A US investigation found last year that Havana Syndrome – referred to in official records as anomalous health incidents – were probably caused by individual health factors rather than attacks. Many sufferers reject those findings, however.

“This is all nothing more than a groundless, unfounded accusation by the media,” Kremlin spokesman Dmitry Peskov said on Monday. “Not once has anyone published or announced the slightest bit of convincing evidence for these unfounded allegations.”

Russia said it detained four foreign citizens in its southern Dagestan region on suspicion of involvement in financing a gun attack on a Moscow concert hall last month that killed at least 144 people. Officials did not reveal where the suspects are from, but four alleged gunmen already in custody are citizens of Tajikistan in central Asia.

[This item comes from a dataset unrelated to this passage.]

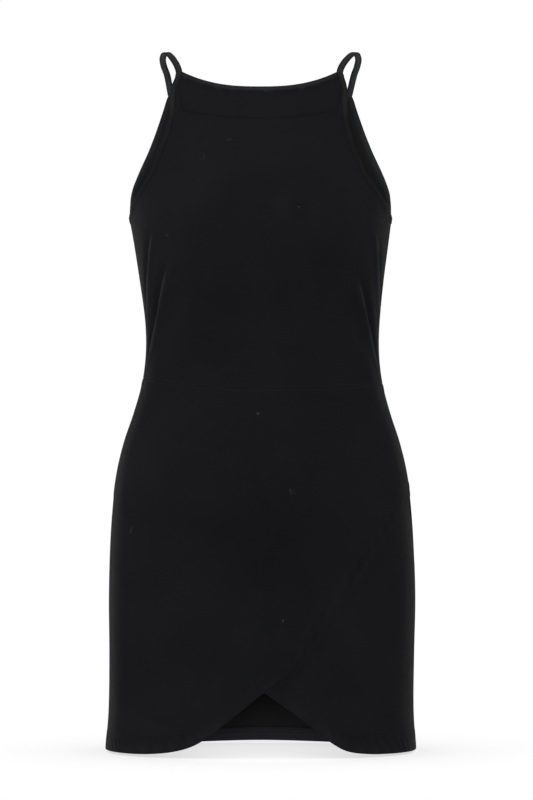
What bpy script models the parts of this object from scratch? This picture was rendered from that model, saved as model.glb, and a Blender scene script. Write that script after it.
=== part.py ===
"""Fitted shift mini dress with narrow straps and a wrapped tulip skirt, filled out as if it were worn.

Metres, +Z up. The front faces -Y and +X is the wearer's left. The origin lies midway between the undersides
of the two straps, where they cross the shoulders. Every cloth panel is a wall on one smooth form, and a place
on the form is given by an angle round the figure (0 at centre front, 90 at the side seam on the wearer's
left, 180 at centre back) and a height.
"""

import math
from typing import NamedTuple

import bmesh
import bpy
from mathutils import Vector

# Cloth and trim
WALL = 0.0012
FACING_WALL = 0.0010
SEAM_GAP = 0.0004
LAYER_GAP = 0.0007
BINDING_WIDTH = 0.0063
BINDING_THICKNESS = 0.0024
BINDING_SHOULDER = 0.30  # share of the width over which the folded edge of a binding rounds off

# Heights
UNDERARM_Z = -0.1890
HEM_Z = -0.7746
WAIST_FRONT_Z = -0.3710
WAIST_LEFT_Z = -0.3650
WAIST_RIGHT_Z = -0.3590
WAIST_BACK_Z = -0.3620
WAIST_MEAN_Z = 0.5 * (WAIST_LEFT_Z + WAIST_RIGHT_Z)
WAIST_BLEND = 0.0900  # the height over which a bodice's rows go from the waist seam's dip to level
CORNER_BLEND = 0.0300  # how far above the underarm the rows begin to take the neckline's curve

# Necklines: the height of the finished edge at the middle, and its rise out to the strap
FRONT_NECK_Z = -0.0392
FRONT_NECK_RISE = 0.0180
FRONT_NECK_HALF = 0.0865
FRONT_NECK_POWER = 2.6
BACK_NECK_Z = -0.0600
BACK_NECK_RISE = 0.0260
BACK_NECK_HALF = 0.0975
BACK_NECK_POWER = 2.2
NECK_END_SLANT = 0.01  # the ends of a neck binding lean in by this share, along the strap

# Facing inside the front neckline
FACING_MIDDLE_Z = -0.0753
FACING_END_Z = -0.0660
FACING_END_HALF = 0.0837

# The general figure: how square its sections are, and the soft crown of the bust
SQUARENESS = 2.25
CROWN_HEIGHT = 0.0070
CROWN_X = 0.0760
CROWN_Z = -0.2030
CROWN_SPREAD_X = 0.0400
CROWN_SPREAD_Z = 0.0480
FOLD_RADIUS = 0.1150  # turns an angle near the side seam into a length round the cloth

# Mesh density
FRONT_COLUMNS = 26
BACK_COLUMNS = 18
LOWER_BODICE_ROWS = 8
UPPER_BODICE_ROWS = 12
OVERLAY_ROWS = 12
UNDERLAY_ROWS = 11
BACK_SKIRT_ROWS = 11
FACING_ROWS = 2
STRAP_STEPS = 18
STRAP_FINE_STEPS = 12  # points read between two points of the strap's route before they are spaced evenly
SIDE_CROWDING = 0.06  # draws the columns towards the side seams, where the cloth curves most
ROW_CROWDING = 0.6  # draws the upper bodice's rows towards the underarm and the top corner
SKIRT_ROW_POWER = 1.35  # draws the skirt's rows towards the waist, where its flare begins
TINY = 1e-4
MERGE_DISTANCE = 1e-5
PANEL_SHARP_ANGLE = 50.0
BINDING_SHARP_ANGLE = 70.0

CLOTH_COLOUR = (0.0105, 0.0110, 0.0118, 1.0)
BINDING_COLOUR = (0.0150, 0.0155, 0.0165, 1.0)
CLOTH_ROUGHNESS = 0.92
CLOTH_SHEEN = 0.30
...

The Islamic State group has claimed responsibility for the attack and published footage filmed by the gunmen, but Russia continues to insist, without producing evidence, that Ukraine was somehow involved in plotting and paying for the attack.

Russia’s SVR foreign intelligence service accused Washington on Monday of trying to hide Kyiv’s supposed role in an attack which it described as a “direct relation” of artillery strikes and armed raids launched on Russian border regions from Ukraine.

Iran warned Russia about a terror threat just days before the attack, after gleaning information from detained Islamist militants, Reuters reported on Monday.

The US embassy in Moscow also issued a warning over a possible terror attack, which Russian president Vladimir Putin publicly dismissed as “provocative statements” that resembled “outright blackmail” and attempts to “intimidate and destabilise our society”.